Safest Neighbourhoods in San Francisco (and Areas to Avoid)
Surrounding area — central San Francisco, the agri-machinery belt, Córdoba City
- Plaza Cívica + Catedral — the central plaza with the 19th-century Catedral, the Municipalidad (town hall), bank branches and the main professional offices. Argentine pueblo standard.
- Boulevard 9 de Julio — the wide tree-lined main avenue, with the better restaurants, the larger hotels, the cinema, the heladerías (ice-cream parlours) that every Argentine town has. Active evenings (Argentines eat late — restaurants don't fill before 21:30).

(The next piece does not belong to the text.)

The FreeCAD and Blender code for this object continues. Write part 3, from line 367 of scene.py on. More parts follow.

- Industrial belt — agri-machinery factories (Mainero, Crucianelli, Akron and others) cluster on the southern and western edges of the town. This is what the town actually does for a living and why most foreign visitors who arrive here are doing so.

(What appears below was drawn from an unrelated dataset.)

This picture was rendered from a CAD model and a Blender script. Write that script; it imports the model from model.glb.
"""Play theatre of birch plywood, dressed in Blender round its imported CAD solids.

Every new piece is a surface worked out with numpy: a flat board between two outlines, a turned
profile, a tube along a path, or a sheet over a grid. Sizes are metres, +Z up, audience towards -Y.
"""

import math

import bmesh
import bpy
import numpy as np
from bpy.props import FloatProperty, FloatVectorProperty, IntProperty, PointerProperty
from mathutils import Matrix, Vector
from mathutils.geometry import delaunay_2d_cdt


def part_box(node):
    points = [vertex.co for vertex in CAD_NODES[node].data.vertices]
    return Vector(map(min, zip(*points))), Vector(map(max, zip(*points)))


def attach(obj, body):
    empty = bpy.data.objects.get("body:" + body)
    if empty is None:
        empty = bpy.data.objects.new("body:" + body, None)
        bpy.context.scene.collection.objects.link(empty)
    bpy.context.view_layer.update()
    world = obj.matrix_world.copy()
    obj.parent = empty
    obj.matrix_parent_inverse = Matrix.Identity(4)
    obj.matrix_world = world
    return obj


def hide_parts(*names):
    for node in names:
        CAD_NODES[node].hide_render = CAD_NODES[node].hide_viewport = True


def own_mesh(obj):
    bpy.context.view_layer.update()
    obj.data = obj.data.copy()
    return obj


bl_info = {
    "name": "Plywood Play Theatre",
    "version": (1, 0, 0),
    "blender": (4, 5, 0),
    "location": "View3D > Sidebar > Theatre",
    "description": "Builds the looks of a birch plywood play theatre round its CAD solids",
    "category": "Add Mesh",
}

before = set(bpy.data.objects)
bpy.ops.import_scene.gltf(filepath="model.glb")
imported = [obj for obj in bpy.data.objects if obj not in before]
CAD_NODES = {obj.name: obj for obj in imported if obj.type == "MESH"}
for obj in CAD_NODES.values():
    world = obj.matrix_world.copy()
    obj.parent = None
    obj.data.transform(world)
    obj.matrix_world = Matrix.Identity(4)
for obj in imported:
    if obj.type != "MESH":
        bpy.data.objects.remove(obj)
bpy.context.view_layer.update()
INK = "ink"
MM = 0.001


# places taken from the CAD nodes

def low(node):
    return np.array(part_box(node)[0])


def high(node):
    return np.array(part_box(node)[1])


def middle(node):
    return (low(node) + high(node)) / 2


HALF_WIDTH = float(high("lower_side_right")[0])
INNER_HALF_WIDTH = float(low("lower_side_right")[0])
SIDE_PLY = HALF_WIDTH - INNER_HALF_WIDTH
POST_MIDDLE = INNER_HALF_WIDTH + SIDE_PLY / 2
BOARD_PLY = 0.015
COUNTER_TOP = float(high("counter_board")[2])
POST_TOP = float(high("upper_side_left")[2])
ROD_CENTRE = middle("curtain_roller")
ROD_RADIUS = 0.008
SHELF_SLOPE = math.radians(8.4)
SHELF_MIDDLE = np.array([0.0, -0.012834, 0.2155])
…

- North of the centre / train-line zone — older, poorer, less well-lit. Not dangerous in the violent sense but empty and quiet after dark with the standard stray-dog packs.

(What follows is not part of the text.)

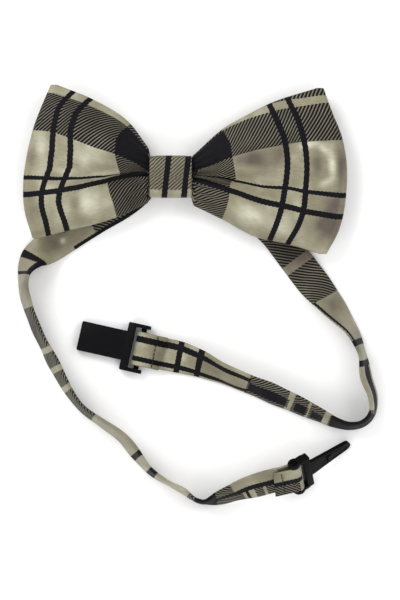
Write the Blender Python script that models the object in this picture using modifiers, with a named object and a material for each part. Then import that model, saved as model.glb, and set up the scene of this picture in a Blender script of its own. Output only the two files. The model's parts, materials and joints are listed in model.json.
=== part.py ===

- Santa Fe border — 5 km east. The next-largest town in the immediate area is Frontera (just over the border in Santa Fe Province), essentially fused with San Francisco economically.
- Córdoba City (3 hours west) — the actual major Argentine destination in the region. 1.5 million people, UNESCO-listed Jesuit Estancias, university town energy, the Sierras de Córdoba nearby. Direct buses from San Francisco terminal every 60-90 minutes (AR$8,000-12,000, 3 hours).
- Rosario (3 hours south-east) — major Santa Fe Province city, Che Guevara's birthplace, the Paraná River.
- Disambiguation — this is NOT San Francisco, California (the major US West Coast city); NOT San Francisco, Colombia (small Antioquia mountain town near Río Claro); NOT San Francisco del Rincón (Guanajuato, Mexico). All real, all different countries, all different safety pictures.